> _Task requirements_:
Reproduce each line exactly.

> _Data_:
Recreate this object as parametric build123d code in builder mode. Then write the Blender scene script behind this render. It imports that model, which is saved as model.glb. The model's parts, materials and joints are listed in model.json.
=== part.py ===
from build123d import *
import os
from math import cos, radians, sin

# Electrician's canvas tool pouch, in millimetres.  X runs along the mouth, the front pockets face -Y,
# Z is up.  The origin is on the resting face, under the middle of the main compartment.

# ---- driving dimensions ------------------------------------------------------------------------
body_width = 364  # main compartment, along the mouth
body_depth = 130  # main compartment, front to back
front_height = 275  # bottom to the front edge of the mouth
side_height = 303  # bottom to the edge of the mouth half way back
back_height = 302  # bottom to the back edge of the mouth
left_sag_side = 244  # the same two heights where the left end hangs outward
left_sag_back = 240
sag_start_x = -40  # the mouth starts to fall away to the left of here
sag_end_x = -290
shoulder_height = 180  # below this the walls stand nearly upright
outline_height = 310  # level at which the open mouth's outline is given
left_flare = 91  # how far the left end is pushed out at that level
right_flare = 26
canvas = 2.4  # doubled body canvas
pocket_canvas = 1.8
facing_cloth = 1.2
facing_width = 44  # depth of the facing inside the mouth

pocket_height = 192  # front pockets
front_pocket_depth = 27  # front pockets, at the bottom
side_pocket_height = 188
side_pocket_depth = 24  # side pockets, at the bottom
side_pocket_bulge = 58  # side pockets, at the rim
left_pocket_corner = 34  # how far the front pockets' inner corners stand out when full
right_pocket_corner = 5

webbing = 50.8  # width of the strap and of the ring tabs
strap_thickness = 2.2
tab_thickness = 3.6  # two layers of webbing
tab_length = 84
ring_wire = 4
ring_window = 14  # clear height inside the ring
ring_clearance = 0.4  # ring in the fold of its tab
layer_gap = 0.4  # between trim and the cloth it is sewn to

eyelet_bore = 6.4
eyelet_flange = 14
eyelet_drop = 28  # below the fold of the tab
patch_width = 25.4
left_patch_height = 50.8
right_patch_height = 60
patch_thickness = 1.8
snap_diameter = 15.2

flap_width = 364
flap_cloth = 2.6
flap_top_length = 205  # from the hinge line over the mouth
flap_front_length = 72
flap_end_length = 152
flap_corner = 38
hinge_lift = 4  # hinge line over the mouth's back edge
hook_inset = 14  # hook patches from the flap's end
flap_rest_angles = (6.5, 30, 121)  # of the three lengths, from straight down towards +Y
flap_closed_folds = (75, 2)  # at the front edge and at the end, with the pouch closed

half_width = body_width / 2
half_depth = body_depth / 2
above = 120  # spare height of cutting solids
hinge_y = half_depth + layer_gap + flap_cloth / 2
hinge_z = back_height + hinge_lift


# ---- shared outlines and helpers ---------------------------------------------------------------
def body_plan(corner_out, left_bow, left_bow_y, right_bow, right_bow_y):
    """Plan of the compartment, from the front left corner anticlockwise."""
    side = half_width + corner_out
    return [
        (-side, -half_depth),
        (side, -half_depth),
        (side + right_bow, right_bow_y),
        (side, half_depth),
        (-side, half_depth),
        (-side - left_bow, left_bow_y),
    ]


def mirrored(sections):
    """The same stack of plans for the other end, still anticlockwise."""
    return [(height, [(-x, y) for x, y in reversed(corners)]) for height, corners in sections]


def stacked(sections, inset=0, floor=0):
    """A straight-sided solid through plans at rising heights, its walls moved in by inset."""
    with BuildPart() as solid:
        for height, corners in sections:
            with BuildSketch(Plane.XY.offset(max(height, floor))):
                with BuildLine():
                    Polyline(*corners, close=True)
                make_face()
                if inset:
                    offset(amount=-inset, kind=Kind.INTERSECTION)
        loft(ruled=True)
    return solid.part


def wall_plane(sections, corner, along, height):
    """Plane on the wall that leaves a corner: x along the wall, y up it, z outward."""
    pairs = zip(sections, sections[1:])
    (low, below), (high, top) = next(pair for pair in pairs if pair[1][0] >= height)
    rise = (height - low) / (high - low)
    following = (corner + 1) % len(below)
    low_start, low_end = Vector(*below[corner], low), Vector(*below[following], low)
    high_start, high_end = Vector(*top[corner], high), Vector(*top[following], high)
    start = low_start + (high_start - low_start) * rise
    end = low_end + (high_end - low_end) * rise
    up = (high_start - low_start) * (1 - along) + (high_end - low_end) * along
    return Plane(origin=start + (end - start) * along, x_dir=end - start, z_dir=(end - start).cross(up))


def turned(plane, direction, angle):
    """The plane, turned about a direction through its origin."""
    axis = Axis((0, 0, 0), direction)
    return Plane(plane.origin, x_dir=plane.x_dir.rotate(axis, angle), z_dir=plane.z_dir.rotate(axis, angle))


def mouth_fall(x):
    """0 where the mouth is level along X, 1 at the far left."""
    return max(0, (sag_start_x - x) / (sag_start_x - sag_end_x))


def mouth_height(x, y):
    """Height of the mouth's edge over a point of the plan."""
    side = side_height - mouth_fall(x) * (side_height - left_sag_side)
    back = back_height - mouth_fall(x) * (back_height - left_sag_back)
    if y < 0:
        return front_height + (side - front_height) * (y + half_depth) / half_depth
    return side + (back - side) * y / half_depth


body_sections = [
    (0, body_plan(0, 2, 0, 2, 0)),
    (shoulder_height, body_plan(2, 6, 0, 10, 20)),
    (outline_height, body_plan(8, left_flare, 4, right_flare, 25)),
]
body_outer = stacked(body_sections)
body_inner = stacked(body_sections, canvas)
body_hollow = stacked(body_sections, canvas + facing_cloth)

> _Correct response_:
Recreate this object as parametric build123d code in builder mode. Then write the Blender scene script behind this render. It imports that model, which is saved as model.glb. The model's parts, materials and joints are listed in model.json.
=== part.py ===
from build123d import *
import os
from math import cos, radians, sin

# Electrician's canvas tool pouch, in millimetres.  X runs along the mouth, the front pockets face -Y,
# Z is up.  The origin is on the resting face, under the middle of the main compartment.

# ---- driving dimensions ------------------------------------------------------------------------
body_width = 364  # main compartment, along the mouth
body_depth = 130  # main compartment, front to back
front_height = 275  # bottom to the front edge of the mouth
side_height = 303  # bottom to the edge of the mouth half way back
back_height = 302  # bottom to the back edge of the mouth
left_sag_side = 244  # the same two heights where the left end hangs outward
left_sag_back = 240
sag_start_x = -40  # the mouth starts to fall away to the left of here
sag_end_x = -290
shoulder_height = 180  # below this the walls stand nearly upright
outline_height = 310  # level at which the open mouth's outline is given
left_flare = 91  # how far the left end is pushed out at that level
right_flare = 26
canvas = 2.4  # doubled body canvas
pocket_canvas = 1.8
facing_cloth = 1.2
facing_width = 44  # depth of the facing inside the mouth

pocket_height = 192  # front pockets
front_pocket_depth = 27  # front pockets, at the bottom
side_pocket_height = 188
side_pocket_depth = 24  # side pockets, at the bottom
side_pocket_bulge = 58  # side pockets, at the rim
left_pocket_corner = 34  # how far the front pockets' inner corners stand out when full
right_pocket_corner = 5

webbing = 50.8  # width of the strap and of the ring tabs
strap_thickness = 2.2
tab_thickness = 3.6  # two layers of webbing
tab_length = 84
ring_wire = 4
ring_window = 14  # clear height inside the ring
ring_clearance = 0.4  # ring in the fold of its tab
layer_gap = 0.4  # between trim and the cloth it is sewn to

eyelet_bore = 6.4
eyelet_flange = 14
eyelet_drop = 28  # below the fold of the tab
patch_width = 25.4
left_patch_height = 50.8
right_patch_height = 60
patch_thickness = 1.8
snap_diameter = 15.2

flap_width = 364
flap_cloth = 2.6
flap_top_length = 205  # from the hinge line over the mouth
flap_front_length = 72
flap_end_length = 152
flap_corner = 38
hinge_lift = 4  # hinge line over the mouth's back edge
hook_inset = 14  # hook patches from the flap's end
flap_rest_angles = (6.5, 30, 121)  # of the three lengths, from straight down towards +Y
flap_closed_folds = (75, 2)  # at the front edge and at the end, with the pouch closed

half_width = body_width / 2
half_depth = body_depth / 2
above = 120  # spare height of cutting solids
hinge_y = half_depth + layer_gap + flap_cloth / 2
hinge_z = back_height + hinge_lift


# ---- shared outlines and helpers ---------------------------------------------------------------
def body_plan(corner_out, left_bow, left_bow_y, right_bow, right_bow_y):
    """Plan of the compartment, from the front left corner anticlockwise."""
    side = half_width + corner_out
    return [
        (-side, -half_depth),
        (side, -half_depth),
        (side + right_bow, right_bow_y),
        (side, half_depth),
        (-side, half_depth),
        (-side - left_bow, left_bow_y),
    ]


def mirrored(sections):
    """The same stack of plans for the other end, still anticlockwise."""
    return [(height, [(-x, y) for x, y in reversed(corners)]) for height, corners in sections]


def stacked(sections, inset=0, floor=0):
    """A straight-sided solid through plans at rising heights, its walls moved in by inset."""
    with BuildPart() as solid:
        for height, corners in sections:
            with BuildSketch(Plane.XY.offset(max(height, floor))):
                with BuildLine():
                    Polyline(*corners, close=True)
                make_face()
                if inset:
                    offset(amount=-inset, kind=Kind.INTERSECTION)
        loft(ruled=True)
    return solid.part


def wall_plane(sections, corner, along, height):
    """Plane on the wall that leaves a corner: x along the wall, y up it, z outward."""
    pairs = zip(sections, sections[1:])
    (low, below), (high, top) = next(pair for pair in pairs if pair[1][0] >= height)
    rise = (height - low) / (high - low)
    following = (corner + 1) % len(below)
    low_start, low_end = Vector(*below[corner], low), Vector(*below[following], low)
    high_start, high_end = Vector(*top[corner], high), Vector(*top[following], high)
    start = low_start + (high_start - low_start) * rise
    end = low_end + (high_end - low_end) * rise
    up = (high_start - low_start) * (1 - along) + (high_end - low_end) * along
    return Plane(origin=start + (end - start) * along, x_dir=end - start, z_dir=(end - start).cross(up))


def turned(plane, direction, angle):
    """The plane, turned about a direction through its origin."""
    axis = Axis((0, 0, 0), direction)
    return Plane(plane.origin, x_dir=plane.x_dir.rotate(axis, angle), z_dir=plane.z_dir.rotate(axis, angle))


def mouth_fall(x):
    """0 where the mouth is level along X, 1 at the far left."""
    return max(0, (sag_start_x - x) / (sag_start_x - sag_end_x))


def mouth_height(x, y):
    """Height of the mouth's edge over a point of the plan."""
    side = side_height - mouth_fall(x) * (side_height - left_sag_side)
    back = back_height - mouth_fall(x) * (back_height - left_sag_back)
    if y < 0:
        return front_height + (side - front_height) * (y + half_depth) / half_depth
    return side + (back - side) * y / half_depth


body_sections = [
    (0, body_plan(0, 2, 0, 2, 0)),
    (shoulder_height, body_plan(2, 6, 0, 10, 20)),
    (outline_height, body_plan(8, left_flare, 4, right_flare, 25)),
]
body_outer = stacked(body_sections)
body_inner = stacked(body_sections, canvas)
body_hollow = stacked(body_sections, canvas + facing_cloth)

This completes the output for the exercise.